■ Short exercise: Copy each line that has the string "parts" somewhere in it.

Stored records:
▬▬▬▬▬▬▬▬▬▬

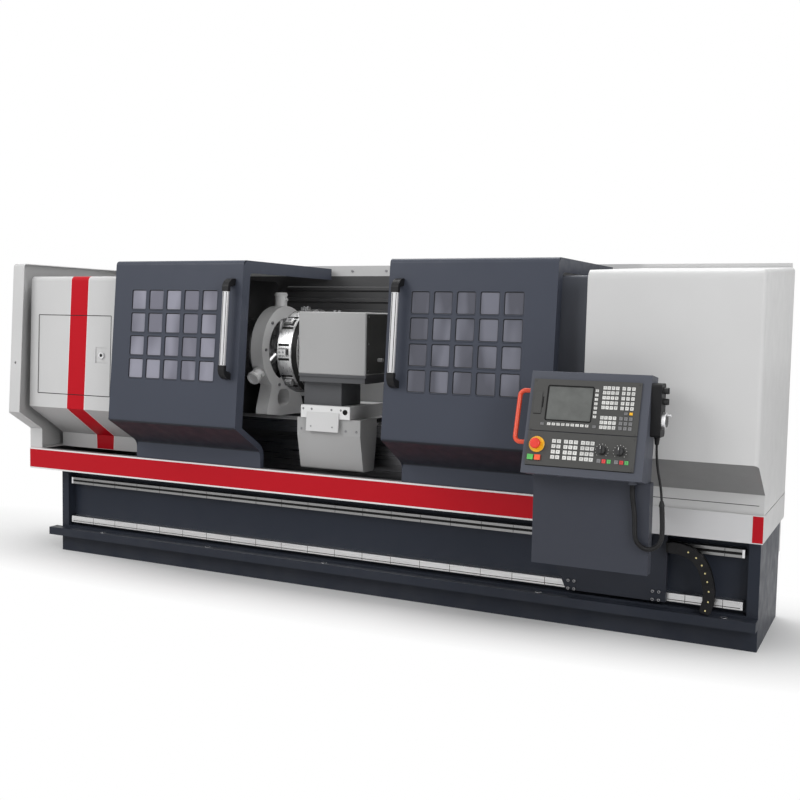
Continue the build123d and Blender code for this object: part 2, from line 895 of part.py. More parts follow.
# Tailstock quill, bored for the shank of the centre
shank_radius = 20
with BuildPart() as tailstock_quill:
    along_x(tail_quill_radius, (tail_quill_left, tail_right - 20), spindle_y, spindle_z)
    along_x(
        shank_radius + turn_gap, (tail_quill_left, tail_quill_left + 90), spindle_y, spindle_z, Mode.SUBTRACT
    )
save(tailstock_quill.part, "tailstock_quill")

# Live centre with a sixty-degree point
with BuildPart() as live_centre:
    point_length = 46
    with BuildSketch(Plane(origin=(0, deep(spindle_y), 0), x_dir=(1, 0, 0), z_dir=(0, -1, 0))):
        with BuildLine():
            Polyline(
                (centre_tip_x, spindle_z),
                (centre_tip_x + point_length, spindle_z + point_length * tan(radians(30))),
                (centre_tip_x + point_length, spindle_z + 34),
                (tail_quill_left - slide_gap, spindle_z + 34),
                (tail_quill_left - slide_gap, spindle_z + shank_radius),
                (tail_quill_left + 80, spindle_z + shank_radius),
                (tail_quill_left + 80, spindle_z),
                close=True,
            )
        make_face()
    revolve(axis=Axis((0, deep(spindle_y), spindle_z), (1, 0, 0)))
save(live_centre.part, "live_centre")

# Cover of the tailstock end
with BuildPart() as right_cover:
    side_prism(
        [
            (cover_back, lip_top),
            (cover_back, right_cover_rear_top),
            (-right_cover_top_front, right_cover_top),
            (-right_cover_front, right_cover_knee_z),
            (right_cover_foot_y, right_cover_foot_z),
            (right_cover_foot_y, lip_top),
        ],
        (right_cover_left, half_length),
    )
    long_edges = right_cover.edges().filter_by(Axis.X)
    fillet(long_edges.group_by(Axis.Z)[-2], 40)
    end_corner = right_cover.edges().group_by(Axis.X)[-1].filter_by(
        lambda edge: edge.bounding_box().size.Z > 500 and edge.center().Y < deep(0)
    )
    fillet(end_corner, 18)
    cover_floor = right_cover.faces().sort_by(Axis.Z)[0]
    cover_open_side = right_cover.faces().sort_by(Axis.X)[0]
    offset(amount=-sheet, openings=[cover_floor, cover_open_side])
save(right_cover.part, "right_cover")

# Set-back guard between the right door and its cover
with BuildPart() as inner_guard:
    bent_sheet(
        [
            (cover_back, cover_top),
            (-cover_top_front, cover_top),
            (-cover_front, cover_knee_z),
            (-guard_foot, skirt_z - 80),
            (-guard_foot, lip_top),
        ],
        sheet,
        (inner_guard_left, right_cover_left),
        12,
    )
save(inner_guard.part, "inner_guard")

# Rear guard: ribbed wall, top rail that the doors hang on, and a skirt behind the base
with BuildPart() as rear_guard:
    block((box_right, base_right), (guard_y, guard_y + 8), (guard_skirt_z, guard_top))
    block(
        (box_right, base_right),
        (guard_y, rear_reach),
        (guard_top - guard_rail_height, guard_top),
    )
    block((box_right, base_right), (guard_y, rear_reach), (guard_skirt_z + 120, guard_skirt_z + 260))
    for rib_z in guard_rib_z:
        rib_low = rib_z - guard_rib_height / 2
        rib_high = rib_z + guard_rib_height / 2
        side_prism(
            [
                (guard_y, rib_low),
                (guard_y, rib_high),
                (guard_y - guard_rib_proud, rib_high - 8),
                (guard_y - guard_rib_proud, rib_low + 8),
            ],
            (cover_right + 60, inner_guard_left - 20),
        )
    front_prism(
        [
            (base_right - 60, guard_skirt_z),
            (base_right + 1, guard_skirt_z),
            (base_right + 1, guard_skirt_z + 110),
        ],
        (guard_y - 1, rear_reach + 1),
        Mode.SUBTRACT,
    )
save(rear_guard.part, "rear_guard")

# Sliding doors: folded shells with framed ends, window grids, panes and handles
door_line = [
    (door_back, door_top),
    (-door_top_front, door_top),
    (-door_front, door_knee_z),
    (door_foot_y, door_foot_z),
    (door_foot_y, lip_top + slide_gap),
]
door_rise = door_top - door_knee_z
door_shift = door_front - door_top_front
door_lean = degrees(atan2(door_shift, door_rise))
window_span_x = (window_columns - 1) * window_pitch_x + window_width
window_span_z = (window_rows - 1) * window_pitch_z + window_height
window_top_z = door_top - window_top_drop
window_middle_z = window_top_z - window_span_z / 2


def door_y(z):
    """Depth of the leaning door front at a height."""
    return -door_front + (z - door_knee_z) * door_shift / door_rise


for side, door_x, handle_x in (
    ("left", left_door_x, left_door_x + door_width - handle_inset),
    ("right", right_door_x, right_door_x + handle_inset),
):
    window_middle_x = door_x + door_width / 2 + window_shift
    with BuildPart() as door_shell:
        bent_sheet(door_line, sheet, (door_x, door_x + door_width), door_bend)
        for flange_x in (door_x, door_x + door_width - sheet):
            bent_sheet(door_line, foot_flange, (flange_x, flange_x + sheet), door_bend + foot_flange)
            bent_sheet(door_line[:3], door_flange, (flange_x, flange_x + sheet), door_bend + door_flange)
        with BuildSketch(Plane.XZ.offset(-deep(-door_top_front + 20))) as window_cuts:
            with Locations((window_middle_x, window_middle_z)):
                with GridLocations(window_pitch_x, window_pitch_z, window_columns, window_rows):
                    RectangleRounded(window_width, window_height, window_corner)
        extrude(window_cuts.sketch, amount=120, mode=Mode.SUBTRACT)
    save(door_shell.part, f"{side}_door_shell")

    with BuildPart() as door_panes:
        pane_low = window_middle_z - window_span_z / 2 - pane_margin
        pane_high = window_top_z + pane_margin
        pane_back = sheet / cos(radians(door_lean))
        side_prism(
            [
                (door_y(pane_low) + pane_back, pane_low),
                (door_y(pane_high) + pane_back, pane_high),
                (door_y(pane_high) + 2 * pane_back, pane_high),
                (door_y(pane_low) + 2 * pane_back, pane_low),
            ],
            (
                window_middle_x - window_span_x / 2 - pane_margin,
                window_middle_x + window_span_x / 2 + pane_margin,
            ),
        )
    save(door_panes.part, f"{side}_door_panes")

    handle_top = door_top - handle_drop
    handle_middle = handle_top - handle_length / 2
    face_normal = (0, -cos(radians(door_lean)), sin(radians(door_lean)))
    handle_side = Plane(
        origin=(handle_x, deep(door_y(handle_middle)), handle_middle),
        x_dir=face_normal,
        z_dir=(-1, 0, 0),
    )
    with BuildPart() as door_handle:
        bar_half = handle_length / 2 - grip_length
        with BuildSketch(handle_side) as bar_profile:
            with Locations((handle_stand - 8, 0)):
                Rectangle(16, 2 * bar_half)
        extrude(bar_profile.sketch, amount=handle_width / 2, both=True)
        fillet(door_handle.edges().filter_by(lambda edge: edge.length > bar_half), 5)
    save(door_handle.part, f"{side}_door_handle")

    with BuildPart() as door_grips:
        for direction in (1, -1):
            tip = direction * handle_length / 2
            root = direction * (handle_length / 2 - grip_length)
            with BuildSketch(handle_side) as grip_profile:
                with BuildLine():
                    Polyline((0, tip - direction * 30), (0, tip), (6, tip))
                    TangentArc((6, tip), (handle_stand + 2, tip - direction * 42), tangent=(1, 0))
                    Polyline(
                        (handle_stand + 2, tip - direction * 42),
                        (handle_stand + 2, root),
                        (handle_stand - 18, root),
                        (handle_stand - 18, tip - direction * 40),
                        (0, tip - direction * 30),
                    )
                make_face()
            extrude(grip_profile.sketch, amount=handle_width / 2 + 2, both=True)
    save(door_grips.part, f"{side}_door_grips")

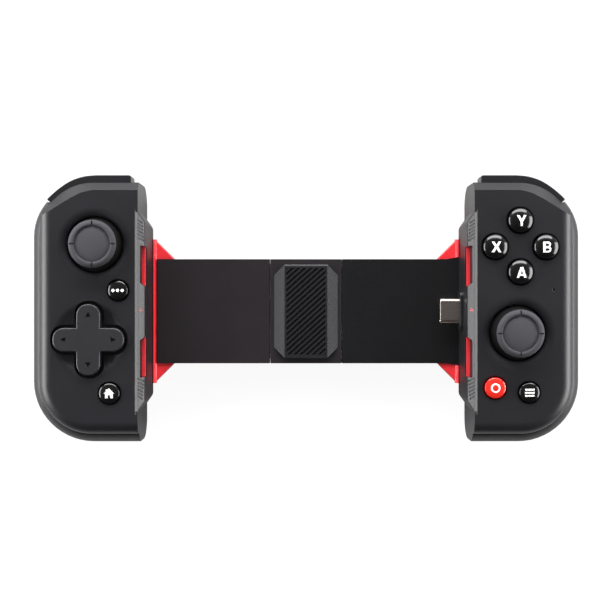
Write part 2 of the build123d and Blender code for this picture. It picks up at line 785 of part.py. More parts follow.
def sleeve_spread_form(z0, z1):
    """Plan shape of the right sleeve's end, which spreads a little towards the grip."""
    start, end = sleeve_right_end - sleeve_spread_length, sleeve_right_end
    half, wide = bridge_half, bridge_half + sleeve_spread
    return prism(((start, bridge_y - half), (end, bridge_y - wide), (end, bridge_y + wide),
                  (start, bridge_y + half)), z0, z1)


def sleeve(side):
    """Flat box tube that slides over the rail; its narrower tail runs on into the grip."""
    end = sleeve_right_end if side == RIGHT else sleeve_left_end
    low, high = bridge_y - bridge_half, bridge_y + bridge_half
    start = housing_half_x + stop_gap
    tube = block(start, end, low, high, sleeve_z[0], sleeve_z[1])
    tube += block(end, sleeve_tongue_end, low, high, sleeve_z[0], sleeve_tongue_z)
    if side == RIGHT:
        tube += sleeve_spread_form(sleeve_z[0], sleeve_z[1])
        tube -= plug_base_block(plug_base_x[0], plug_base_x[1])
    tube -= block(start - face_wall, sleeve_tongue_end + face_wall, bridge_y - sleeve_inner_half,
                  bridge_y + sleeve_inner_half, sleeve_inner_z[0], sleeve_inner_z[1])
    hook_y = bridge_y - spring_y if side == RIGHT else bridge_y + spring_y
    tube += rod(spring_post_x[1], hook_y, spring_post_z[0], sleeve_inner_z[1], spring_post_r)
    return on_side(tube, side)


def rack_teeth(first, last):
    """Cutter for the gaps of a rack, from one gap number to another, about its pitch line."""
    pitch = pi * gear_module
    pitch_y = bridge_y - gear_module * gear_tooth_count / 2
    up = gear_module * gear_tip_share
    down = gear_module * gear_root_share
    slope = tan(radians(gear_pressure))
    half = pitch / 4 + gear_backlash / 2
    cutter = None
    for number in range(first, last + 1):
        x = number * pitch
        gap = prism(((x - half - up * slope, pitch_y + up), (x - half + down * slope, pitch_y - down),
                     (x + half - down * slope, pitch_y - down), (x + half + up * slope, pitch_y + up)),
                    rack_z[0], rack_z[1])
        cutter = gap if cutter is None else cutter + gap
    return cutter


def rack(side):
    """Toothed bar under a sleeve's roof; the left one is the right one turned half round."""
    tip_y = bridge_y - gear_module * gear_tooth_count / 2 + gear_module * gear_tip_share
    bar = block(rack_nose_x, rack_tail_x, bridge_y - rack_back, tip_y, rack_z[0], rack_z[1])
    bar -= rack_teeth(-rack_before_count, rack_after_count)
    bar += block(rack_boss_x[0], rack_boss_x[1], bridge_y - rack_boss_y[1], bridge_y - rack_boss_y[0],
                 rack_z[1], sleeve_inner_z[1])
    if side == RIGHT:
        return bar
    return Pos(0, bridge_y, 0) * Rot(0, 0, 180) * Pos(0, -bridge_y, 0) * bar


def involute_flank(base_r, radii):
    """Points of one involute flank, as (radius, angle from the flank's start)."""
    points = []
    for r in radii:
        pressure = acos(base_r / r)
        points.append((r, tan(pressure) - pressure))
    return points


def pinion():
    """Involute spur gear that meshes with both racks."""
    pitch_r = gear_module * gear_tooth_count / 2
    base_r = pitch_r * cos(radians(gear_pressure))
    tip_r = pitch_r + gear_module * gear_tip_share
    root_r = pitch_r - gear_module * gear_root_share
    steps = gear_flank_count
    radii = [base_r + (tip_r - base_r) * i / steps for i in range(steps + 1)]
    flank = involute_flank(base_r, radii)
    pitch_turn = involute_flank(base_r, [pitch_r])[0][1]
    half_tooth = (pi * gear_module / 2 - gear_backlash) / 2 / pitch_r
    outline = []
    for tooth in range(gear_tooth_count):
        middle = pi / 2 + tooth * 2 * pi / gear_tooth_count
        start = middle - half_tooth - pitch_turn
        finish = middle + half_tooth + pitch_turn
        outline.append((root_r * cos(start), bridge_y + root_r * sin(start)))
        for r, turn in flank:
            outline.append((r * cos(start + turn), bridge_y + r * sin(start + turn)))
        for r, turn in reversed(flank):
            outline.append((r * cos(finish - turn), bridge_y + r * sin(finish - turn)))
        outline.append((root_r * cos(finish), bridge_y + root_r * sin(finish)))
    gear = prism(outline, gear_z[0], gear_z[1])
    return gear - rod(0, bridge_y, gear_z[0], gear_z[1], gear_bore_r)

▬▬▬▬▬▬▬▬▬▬

■ Answer to this exercise:
Continue the build123d and Blender code for this object: part 2, from line 895 of part.py. More parts follow.
Write part 2 of the build123d and Blender code for this picture. It picks up at line 785 of part.py. More parts follow.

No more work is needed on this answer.